● DATA BLOCK
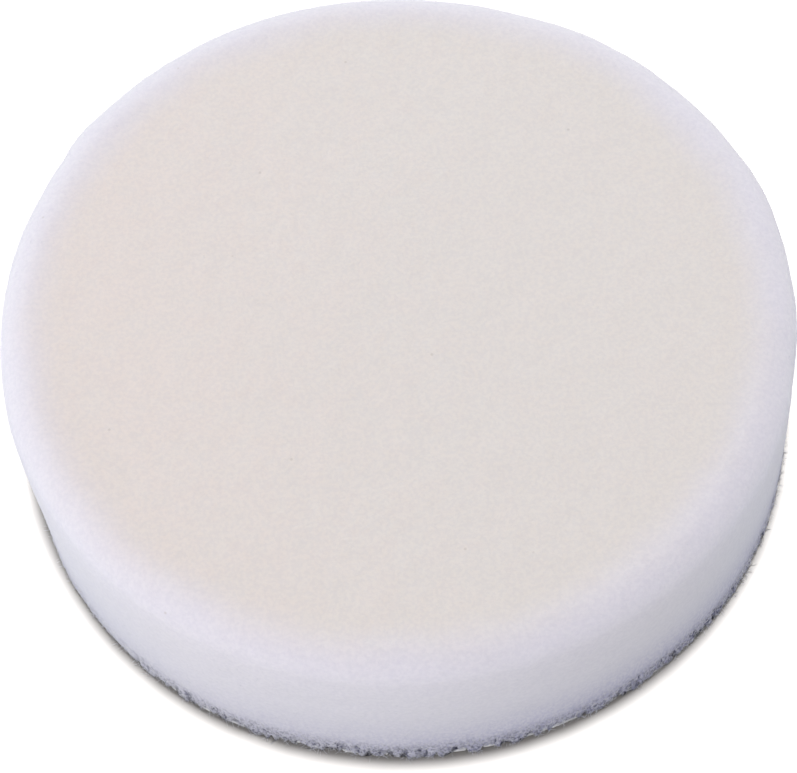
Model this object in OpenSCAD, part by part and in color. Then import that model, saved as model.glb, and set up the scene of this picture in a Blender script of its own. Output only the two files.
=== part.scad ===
// Felt polishing disc with a loop-faced back, for a turning plate faced with hooks.
// Millimetres, +Z up. The origin is the middle of the underside, where the loops meet
// the plate. The working face is on top. Every layer is turned round the Z axis.

/* [Felt disc] */
// Outside diameter of the felt
disc_d = 80; // [50:1:150]
// Thickness of the felt
felt_t = 19.6; // [12:0.1:40]
// Radius of the soft rim round the working face
rim_r = 3.6; // [1:0.1:6]
// Small radius on the felt's lower cut edge
foot_r = 0.5; // [0.2:0.1:1.5]

/* [Backing] */
// Thickness of the melted adhesive film under the felt
film_t = 0.2; // [0.1:0.05:0.6]
// How far the film stops short of the felt's edge
film_inset = 0.6; // [0.5:0.1:2]
// Thickness of the knitted ground cloth
cloth_t = 0.3; // [0.2:0.05:1]
// How far the cloth's cut edge stops short of the felt's edge
cloth_inset = 0.4; // [0:0.05:1]
// Height of the loops below the cloth
pile_t = 0.4; // [0.4:0.1:3]
// How far the outermost loops stop short of the felt's edge
pile_inset = 0.5; // [0.5:0.1:2]
// Rounding of the pile's outer edge, above and below
pile_edge_r = 0.15; // [0.05:0.05:0.15]

/* [Hidden] */

$fn = 180;
disc_r = disc_d / 2;
cloth_z = pile_t;
film_z = cloth_z + cloth_t;
felt_z = film_z + film_t;

// Half section of a disc of radius r and height h, from the axis outwards. Its outer
// corners are rounded to radius `low` at the bottom and `high` at the top.
module half_section(r, h, low, high) {
    square([r - low, h - high]);
    translate([0, low]) square([r - high, h - low]);
    translate([0, low]) square([r, h - low - high]);
    translate([r - low, low]) circle(r = low);
    translate([r - high, h - high]) circle(r = high);
}

// Disc turned from that half section, standing on height z
module turned_disc(z, r, h, low, high) {
    translate([0, 0, z])
        rotate_extrude() half_section(r, h, low, high);
}

// Flat layer with a square-cut edge, lying on height z
module flat_layer(z, r, h) {
    translate([0, 0, z]) cylinder(r = r, h = h);
}

// The block of pressed felt that does the polishing
module felt_disc() {
    color([0.90, 0.87, 0.85])
        turned_disc(felt_z, disc_r, felt_t, foot_r, rim_r);
}

// The film that is melted between the felt and the cloth
module adhesive_film() {
    color([0.78, 0.78, 0.80])
        flat_layer(film_z, disc_r - film_inset, film_t);
}

// The knitted cloth that carries the loops
module backing_cloth() {
    color([0.93, 0.93, 0.96])
        flat_layer(cloth_z, disc_r - cloth_inset, cloth_t);
}

// The raised loops, as the closed envelope that they fill
module loop_pile() {
    color([0.86, 0.86, 0.90])
        turned_disc(0, disc_r - pile_inset, pile_t, pile_edge_r, pile_edge_r);
}

felt_disc();
adhesive_film();
backing_cloth();
loop_pile();
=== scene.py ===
import itertools
import math

import bmesh
import bpy
import numpy as np
from mathutils import Matrix, Vector


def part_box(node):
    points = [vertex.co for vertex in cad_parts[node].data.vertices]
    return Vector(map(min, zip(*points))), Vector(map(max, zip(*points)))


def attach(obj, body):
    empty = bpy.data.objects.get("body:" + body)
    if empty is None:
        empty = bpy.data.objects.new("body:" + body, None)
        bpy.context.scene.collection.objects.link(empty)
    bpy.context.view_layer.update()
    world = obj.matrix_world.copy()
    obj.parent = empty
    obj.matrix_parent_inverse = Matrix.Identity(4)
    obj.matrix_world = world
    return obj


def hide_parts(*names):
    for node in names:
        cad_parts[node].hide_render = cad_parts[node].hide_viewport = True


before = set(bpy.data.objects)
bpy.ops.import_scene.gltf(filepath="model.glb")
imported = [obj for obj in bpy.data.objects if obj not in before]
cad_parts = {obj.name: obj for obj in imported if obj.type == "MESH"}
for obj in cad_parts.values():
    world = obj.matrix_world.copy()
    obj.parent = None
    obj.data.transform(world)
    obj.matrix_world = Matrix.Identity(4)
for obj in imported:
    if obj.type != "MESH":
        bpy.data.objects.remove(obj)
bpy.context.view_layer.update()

MM = 0.001
TAU = 2 * math.pi

# ---------------------------------------------------------------- the frame

felt_low, felt_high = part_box("felt_disc")
film_low, film_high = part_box("adhesive_film")
cloth_low, cloth_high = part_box("backing_cloth")
pile_low, pile_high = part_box("loop_pile")
DISC_R = felt_high.x
FELT_Z = felt_low.z
FELT_TOP = felt_high.z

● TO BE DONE
Print only the run of lines that begins with the line containing "and the cloth" and ends with the line containing "before = set(bpy.data.objects)", both included, exactly as they read.

● TASK SOLUTION
// The film that is melted between the felt and the cloth
module adhesive_film() {
    color([0.78, 0.78, 0.80])
        flat_layer(film_z, disc_r - film_inset, film_t);
}

// The knitted cloth that carries the loops
module backing_cloth() {
    color([0.93, 0.93, 0.96])
        flat_layer(cloth_z, disc_r - cloth_inset, cloth_t);
}

// The raised loops, as the closed envelope that they fill
module loop_pile() {
    color([0.86, 0.86, 0.90])
        turned_disc(0, disc_r - pile_inset, pile_t, pile_edge_r, pile_edge_r);
}

felt_disc();
adhesive_film();
backing_cloth();
loop_pile();
=== scene.py ===
import itertools
import math

import bmesh
import bpy
import numpy as np
from mathutils import Matrix, Vector


def part_box(node):
    points = [vertex.co for vertex in cad_parts[node].data.vertices]
    return Vector(map(min, zip(*points))), Vector(map(max, zip(*points)))


def attach(obj, body):
    empty = bpy.data.objects.get("body:" + body)
    if empty is None:
        empty = bpy.data.objects.new("body:" + body, None)
        bpy.context.scene.collection.objects.link(empty)
    bpy.context.view_layer.update()
    world = obj.matrix_world.copy()
    obj.parent = empty
    obj.matrix_parent_inverse = Matrix.Identity(4)
    obj.matrix_world = world
    return obj


def hide_parts(*names):
    for node in names:
        cad_parts[node].hide_render = cad_parts[node].hide_viewport = True


before = set(bpy.data.objects)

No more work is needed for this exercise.